A similar phenomenon took place in New York City, where incumbent Mayor Michael Bloomberg, the richest man in the city, spent an estimated $100 million on his campaign—roughly $200 for every vote.

He outspent his opponent, City Comptroller Bill Thompson, a lackluster and virtually unknown Democrat who offered no alternative to the billionaire mayor, by a margin of 14 to 1. Nonetheless, he won just over half the vote, barely defeating Thompson by a 5 percent margin, far less than had been predicted in the polls. Much of the opposition to Bloomberg stemmed from hostility to his use of his immense wealth to buy himself a third term, overturning a referendum that had imposed term limits.

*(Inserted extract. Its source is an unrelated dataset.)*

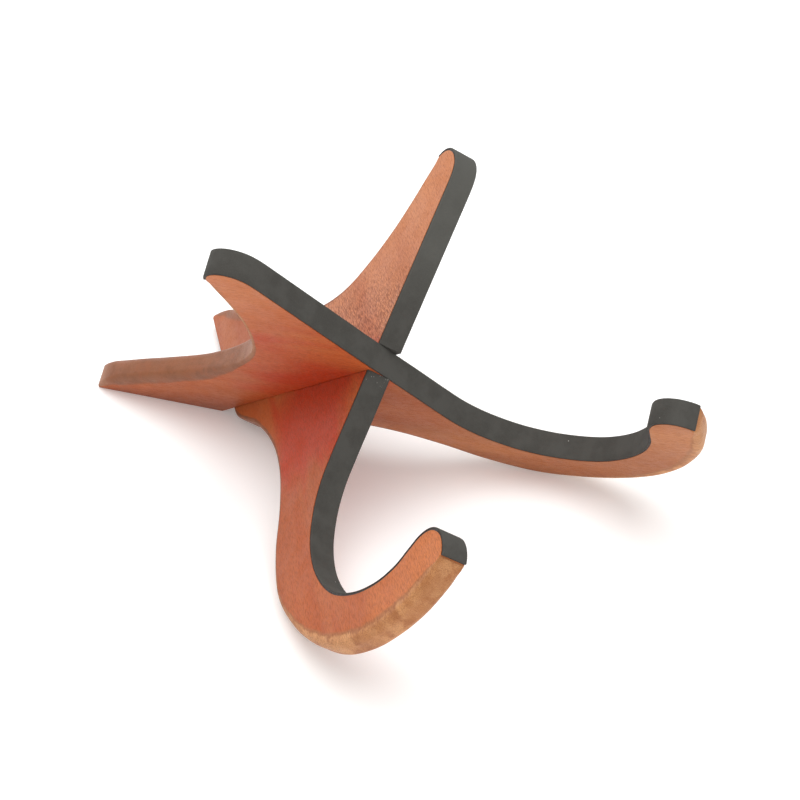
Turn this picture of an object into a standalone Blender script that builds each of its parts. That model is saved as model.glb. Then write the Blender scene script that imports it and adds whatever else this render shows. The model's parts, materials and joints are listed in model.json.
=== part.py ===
"""Slot-together wooden stand for a small string instrument or a display hoop.

Two planks of the same outline cross at right angles in a halving joint: plank_a is slotted
from the rear and plank_b from the front. Foam pads line the front edges, which hold the
instrument. The planks' common axis, along which they slide apart, slopes down to the rear.

Frame: +Z up, floor at z = 0, the instrument's side faces -Y, mirror plane x = 0.
A plank is drawn flat, in millimetres: x runs forward along the common axis, y runs towards
the upper arm, and (0, 0) lies on the axis.
"""
import math

import bmesh
import bpy
from mathutils import Euler, Matrix, Vector
from mathutils.geometry import interpolate_bezier

MM = 0.001

# Driving dimensions, in millimetres and degrees
PLANK_THICKNESS = 12.0
LEAN = 45.0               # each plank's lean from the upright mirror plane
GAP = 0.3                 # clearance between touching solids
ROUND_OVER = 2.2          # radius of the bare edges
PAD_THICKNESS = 1.2
SLOT_FLOOR = -50.0        # where the two slots meet on the axis
TONGUE_END = -105.4       # blunt end of the wood between the rear slot and the lower edge
STEPS = 6                 # outline points for each stretch of curve

# The foot is straight and lies on the floor from the heel to the toe
HEEL = (-107.2, -7.31)
TOE = (-163.1, 53.062)

# Lower edge, from the heel to the outside of the hook
LOWER_EDGE = [
    (-103.8, -10.2), (-100.4, -11.9), (-96.0, -13.5), (-89.5, -15.3), (-83.5, -16.9),
    (-76.0, -20.3), (-64.5, -26.9), (-52.5, -36.4), (-41.5, -50.0), (-32.5, -68.0),
    (-25.0, -89.0), (-13.2, -108.6), (2.0, -121.2), (22.0, -131.5), (44.0, -136.9),
    (64.6, -135.3), (81.0, -129.8), (94.0, -122.8), (103.7, -114.4), (109.1, -107.9),
]

# Round nose at the end of the hook, then the inside of the hook and the lower arm
HOOK_NOSE = [(111.0, -102.2), (109.0, -96.4), (105.1, -92.4), (99.1, -90.8), (92.9, -92.9)]
CRADLE = [
    (87.4, -97.8), (79.5, -105.2), (67.0, -111.6), (50.0, -114.6), (32.5, -112.0),
    (15.5, -101.6), (4.6, -87.6), (-0.6, -71.5), (-1.0, -56.5), (2.6, -41.0),
    (7.8, -23.5), (14.0, -1.5),
]

# The back rest is straight between these two points
REST_LOW = (19.0, 15.5)
REST_HIGH = (38.2, 77.6)

# Round tip of the upper arm, its rear edge and the top of the leg
TIP = [(40.4, 86.9), (39.6, 92.7), (35.9, 97.7), (30.5, 99.7), (25.2, 97.7)]
REAR_EDGE = [
    (20.4, 92.1), (11.4, 79.3), (0.6, 66.0), (-12.5, 53.8), (-27.2, 43.6), (-43.7, 38.5),
    (-63.0, 37.4), (-87.0, 40.4), (-109.0, 46.0), (-130.2, 52.2), (-147.8, 56.4),
    (-154.4, 56.7), (-160.0, 56.1), (-163.4, 54.6),
]

WOOD_COLOUR = (0.42, 0.16, 0.085)
FOAM_COLOUR = (0.055, 0.052, 0.047)


def clear_scene():
    for thing in list(bpy.data.objects):
        bpy.data.objects.remove(thing, do_unlink=True)


def make_collection(name):
    collection = bpy.data.collections.new(name)
    bpy.context.scene.collection.children.link(collection)
    return collection


def make_material(name, colour, roughness):
    material = bpy.data.materials.new(name)
    material.use_nodes = True
    shader = material.node_tree.nodes["Principled BSDF"]
    shader.inputs["Base Color"].default_value = (*colour, 1.0)
    shader.inputs["Roughness"].default_value = roughness
    shader.inputs["Metallic"].default_value = 0.0
    material.diffuse_color = (*colour, 1.0)
    return material


def smooth_run(points, before, after):
    """Points along a smooth curve through points; before and after set the end directions."""
    knots = [Vector(point) for point in points]
    padded = [Vector(before), *knots, Vector(after)]
    tangents = [(padded[i + 2] - padded[i]).normalized() for i in range(len(knots))]
    run = []
    for i in range(len(knots) - 1):
        reach = (knots[i + 1] - knots[i]).length / 3.0
        handle_out = knots[i] + tangents[i] * reach
        handle_in = knots[i + 1] - tangents[i + 1] * reach
        bend = tangents[i].angle(tangents[i + 1])
        steps = max(2, min(STEPS, math.ceil(math.degrees(bend) / 5.0) + 1))
        run += interpolate_bezier(knots[i], handle_out, handle_in, knots[i + 1], steps + 1)[:-1]
    return [Vector((point[0], point[1])) for point in run] + [knots[-1]]


def lower_run():
    """Heel, lower edge, hook nose, cradle and crossing, up to the start of the back rest."""
    points = [HEEL, *LOWER_EDGE, *HOOK_NOSE, *CRADLE, REST_LOW]
    return smooth_run(points, before=TOE, after=REST_HIGH)


def upper_run():
    """From the end of the back rest round the tip and along the leg to the toe."""
    points = [REST_HIGH, *TIP, *REAR_EDGE, TOE]
    return smooth_run(points, before=REST_LOW, after=HEEL)


def crossing(start, end, height):
    """The point of the line from start to end at the given height."""
    share = (height - start.y) / (end.y - start.y)
    return start.lerp(end, share)


def plank_a_outline():
    """Closed outline with the slot open at the rear, between the foot and the lower edge."""
    half_slot = PLANK_THICKNESS / 2.0 + GAP
    floor = SLOT_FLOOR + GAP / 2.0
    lower = lower_run()
    past_heel = lower[lower.index(Vector(LOWER_EDGE[0])):]
    foot_corner = crossing(Vector(TOE), Vector(HEEL), half_slot)
    slot = [foot_corner, Vector((floor, half_slot)), Vector((floor, -half_slot)),
            Vector((TONGUE_END, -half_slot))]
    return [*past_heel, *upper_run(), *slot]


def plank_b_outline():
    """Closed outline with the slot open at the front, between cradle and back rest."""
    half_slot = PLANK_THICKNESS / 2.0 + GAP
    floor = SLOT_FLOOR - GAP / 2.0
    lower = lower_run()
    last = max(i for i, point in enumerate(lower) if point.y < -half_slot)
    low_corner = crossing(lower[last], lower[last + 1], -half_slot)
    above = [point for point in lower[last + 1:] if point.y > half_slot]
    high_start = lower[lower.index(above[0]) - 1]
    high_corner = crossing(high_start, above[0], half_slot)
    slot = [low_corner, Vector((floor, -half_slot)), Vector((floor, half_slot)), high_corner]
    return [*lower[:last + 1], *slot, *above, *upper_run()]


def padded_path():
    """The part of the outline that a pad covers: nose, cradle, crossing, back rest and tip."""
    lower = lower_run()
    upper = upper_run()
    start = lower.index(Vector(HOOK_NOSE[0]))
    end = upper.index(Vector(TIP[-1]))
    return lower[start:] + upper[:end + 1]


def offset_path(path, distance):
    """The path moved sideways, away from the wood."""
    moved = []
    for i, point in enumerate(path):
        ahead = path[min(i + 1, len(path) - 1)]
        behind = path[max(i - 1, 0)]
        along = (ahead - behind).normalized()
        moved.append(point + Vector((along.y, -along.x)) * distance)
    return moved


def pad_outline(path):
    """Closed outline of a pad that lies on the path."""
    inner = offset_path(path, GAP)
    outer = offset_path(path, GAP + PAD_THICKNESS)
    return inner + outer[::-1]


def cut_path(path, height, keep_above):
    """The part of a path above or below a height, ending exactly at it."""
    last_below = max(i for i, point in enumerate(path[:-1])
                     if (point.y - height) * (path[i + 1].y - height) <= 0.0)
    joint = crossing(path[last_below], path[last_below + 1], height)
    if keep_above:
        return [joint, *path[last_below + 1:]]
    return [*path[:last_below + 1], joint]


def flat_mesh(name, outline, thickness):
    """A mesh of a flat closed outline, centred on its own plane."""
    curve = bpy.data.curves.new(name + "_outline", "CURVE")
    curve.dimensions = "2D"
    curve.fill_mode = "BOTH"
    curve.extrude = thickness * MM / 2.0
    spline = curve.splines.new("POLY")
    spline.points.add(len(outline) - 1)
    for point, place in zip(spline.points, outline):
        point.co = (place.x * MM, place.y * MM, 0.0, 1.0)
    spline.use_cyclic_u = True
    source = bpy.data.objects.new(name + "_outline", curve)
    bpy.context.scene.collection.objects.link(source)
    bpy.context.view_layer.update()
    evaluated = source.evaluated_get(bpy.context.evaluated_depsgraph_get())
    mesh = bpy.data.meshes.new_from_object(evaluated)
    mesh.name = name
    bpy.data.objects.remove(source, do_unlink=True)
    bpy.data.curves.remove(curve)
    shape = bmesh.new()
    shape.from_mesh(mesh)
    bmesh.ops.remove_doubles(shape, verts=shape.verts, dist=0.00001)
    bmesh.ops.dissolve_limit(shape, angle_limit=math.radians(0.1), verts=shape.verts,
                             edges=shape.edges, use_dissolve_boundaries=False)
    bmesh.ops.recalc_face_normals(shape, faces=shape.faces)
    shape.to_mesh(mesh)
    shape.free()
    return mesh


def mark_bare_edges(mesh, covered):
    """Gives bevel weight to the outline's edges, except in the slot and under the pads."""
    half_slot = (PLANK_THICKNESS / 2.0 + GAP) * MM
    shape = bmesh.new()
    shape.from_mesh(mesh)
    weight = shape.edges.layers.float.new("bevel_weight_edge")
    for edge in shape.edges:
        ends = [vert.co for vert in edge.verts]
        upright = abs(ends[0].z - ends[1].z) > 1e-5
        in_slot = all(abs(abs(end.y) - half_slot) < 1e-5 for end in ends)
        padded = all(min((end.xy - point * MM).length for point in covered) < 1e-5 for end in ends)
        if not (upright or in_slot or padded):
            edge[weight] = 1.0
    shape.to_mesh(mesh)
    shape.free()


def place_on_axis(thing, axis, side):
    """Turns a flat piece into its plank's plane; side is -1 for plank_a and 1 for plank_b."""
    lean = math.radians(LEAN)
    forward = Vector((0.0, -1.0, 0.0))
    arm = Vector((side * math.sin(lean), 0.0, math.cos(lean)))
    normal = forward.cross(arm)
    turn = Matrix((forward, arm, normal)).transposed()
    thing.parent = axis
    thing.rotation_euler = turn.to_euler()


def add_object(name, mesh, material, collection):
    thing = bpy.data.objects.new(name, mesh)
    collection.objects.link(thing)
    mesh.materials.clear()
    mesh.materials.append(material)
    mesh.shade_smooth()
    mesh.set_sharp_from_angle(angle=math.radians(35.0))
    return thing


def add_plank(name, outline, covered, side, axis, collection):
    mesh = flat_mesh(name, outline, PLANK_THICKNESS)
    mark_bare_edges(mesh, covered)
    material = make_material(name + "_wood", WOOD_COLOUR, 0.45)
    plank = add_object(name, mesh, material, collection)
    rounding = plank.modifiers.new("round_over", "BEVEL")
    rounding.limit_method = "WEIGHT"
    rounding.width = ROUND_OVER * MM
    rounding.segments = 3
    rounding.use_clamp_overlap = False
    place_on_axis(plank, axis, side)


def add_pad(name, path, side, axis, collection):
    mesh = flat_mesh(name, pad_outline(path), PLANK_THICKNESS)
    material = make_material(name + "_foam", FOAM_COLOUR, 0.9)
    pad = add_object(name, mesh, material, collection)
    place_on_axis(pad, axis, side)


def add_axis(collection):
    """An empty on the common axis, tilted so that both feet lie flat on the floor."""
    lean = math.radians(LEAN)
    slope = (TOE[1] - HEEL[1]) / (HEEL[0] - TOE[0])
    tilt = math.atan(slope * math.cos(lean))
    drop = HEEL[0] * math.sin(tilt) + HEEL[1] * math.cos(lean) * math.cos(tilt)
    rise_across = math.sin(lean) * math.cos(tilt)
    rise_in_plane = math.hypot(math.sin(tilt), math.cos(lean) * math.cos(tilt))
    arris = PLANK_THICKNESS / 2.0 * rise_across - ROUND_OVER * (rise_in_plane + rise_across - 1.0)
    height = (arris - drop) * MM
    axis = bpy.data.objects.new("common_axis", None)
    collection.objects.link(axis)
    axis.location = (0.0, 0.0, height)
    axis.rotation_euler = Euler((-tilt, 0.0, 0.0))
    return axis


def centre_on_origin(axis, collection):
    """Moves the stand along Y until its bounding box is centred on the origin."""
    bpy.context.view_layer.update()
    graph = bpy.context.evaluated_depsgraph_get()
    depths = []
    for thing in collection.objects:
        if thing.type == "MESH":
            solid = thing.evaluated_get(graph)
            depths += [(solid.matrix_world @ vert.co).y for vert in solid.data.vertices]
    axis.location.y -= (min(depths) + max(depths)) / 2.0


def build():
    clear_scene()
    parts = make_collection("instrument_stand")
    axis = add_axis(parts)
    path = padded_path()
    beside_slot = PLANK_THICKNESS / 2.0 + 2.0 * GAP
    add_plank("plank_a", plank_a_outline(), path, -1, axis, parts)
    add_plank("plank_b", plank_b_outline(), path, 1, axis, parts)
    add_pad("pad_a", path, -1, axis, parts)
    add_pad("pad_b_upper", cut_path(path, beside_slot, True), 1, axis, parts)
    add_pad("pad_b_lower", cut_path(path, -beside_slot, False), 1, axis, parts)
    centre_on_origin(axis, parts)


build()
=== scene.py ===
"""Slot-together instrument stand: the looks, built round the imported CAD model.

Two red-brown hardwood planks cross in a halving joint. Their bare edges are rounded over and
worn, pale at the front and dull on the legs; their front edges carry dark foam strips on a thin
glue line.
A plank is drawn flat in millimetres: x runs forward along the planks' common axis, y towards
the upper arm, z through the thickness.
"""
import json
import math

import bmesh
import bpy
from mathutils import Euler, Matrix, Vector
from mathutils.geometry import interpolate_bezier
from mathutils.kdtree import KDTree


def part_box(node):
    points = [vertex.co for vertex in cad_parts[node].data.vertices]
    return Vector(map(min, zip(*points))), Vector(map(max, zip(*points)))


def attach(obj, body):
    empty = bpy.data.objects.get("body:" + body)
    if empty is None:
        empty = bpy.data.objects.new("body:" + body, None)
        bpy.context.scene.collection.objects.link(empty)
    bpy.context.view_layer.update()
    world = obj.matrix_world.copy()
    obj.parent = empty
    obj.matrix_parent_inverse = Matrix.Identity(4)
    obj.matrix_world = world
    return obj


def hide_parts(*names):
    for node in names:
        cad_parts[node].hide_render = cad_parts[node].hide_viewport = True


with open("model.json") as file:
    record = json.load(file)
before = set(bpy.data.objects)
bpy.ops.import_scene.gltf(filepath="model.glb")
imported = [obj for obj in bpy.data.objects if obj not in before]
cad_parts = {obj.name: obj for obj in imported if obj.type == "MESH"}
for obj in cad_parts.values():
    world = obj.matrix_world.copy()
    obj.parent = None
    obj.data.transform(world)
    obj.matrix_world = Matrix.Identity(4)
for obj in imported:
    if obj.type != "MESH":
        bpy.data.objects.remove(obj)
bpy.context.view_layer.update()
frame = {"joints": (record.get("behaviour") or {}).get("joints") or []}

MM = 0.001
THICKNESS = 12.0
HALF_THICK = THICKNESS / 2.0
LEAN = 45.0               # degrees each plank leans from upright, about the common axis
GAP = 0.3                 # clearance on each side of a plank in the other's slot
SLOT_FLOOR = -50.0        # where the two slots meet along the axis
TONGUE_END = -105.4       # rear end of plank_a below its slot
CURVE_STEP = 1.2          # most distance between two points of a curve
SAME_PLACE = 0.01         # two points closer than this count as the same
SAME_VERTEX = 0.02        # two points of a profile closer than this share a vertex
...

Democrats also suffered defeat in New York City’s two largest suburban counties. In Westchester, which includes some of the city’s wealthiest suburban enclaves as well as poorer urban areas, Republican Rob Astorino unseated three-term Democratic County Executive Andrew Spano, despite the Democrats having twice as many registered voters in the county.

In Long Island’s Nassau County, with a population of 1.3 million, Republicans took back the county legislature and left Democratic County Executive Thomas Suozzi with a lead of just 237 votes over his Republican challenger, Edward Mangano. With absentee and provisional ballots still to be counted, the race is undecided. In both counties, turnout was extremely low.

While the Republicans may have scored limited electoral gains as a result of the growing anger over unemployment and the reactionary policies of the Obama administration, Tuesday’s elections by no means signal a turn to the right. Rather, millions who are opposed to war, social inequality and the defense of the banks at the expense of working people can find no voice within the capitalist two-party system.

The inevitable response to the elections by the Obama White House, as well as the Democrats in Congress and in the statehouses, will be a further lurch to the right, bringing the present administration into an ever more open conflict with the interests of the masses of American working people.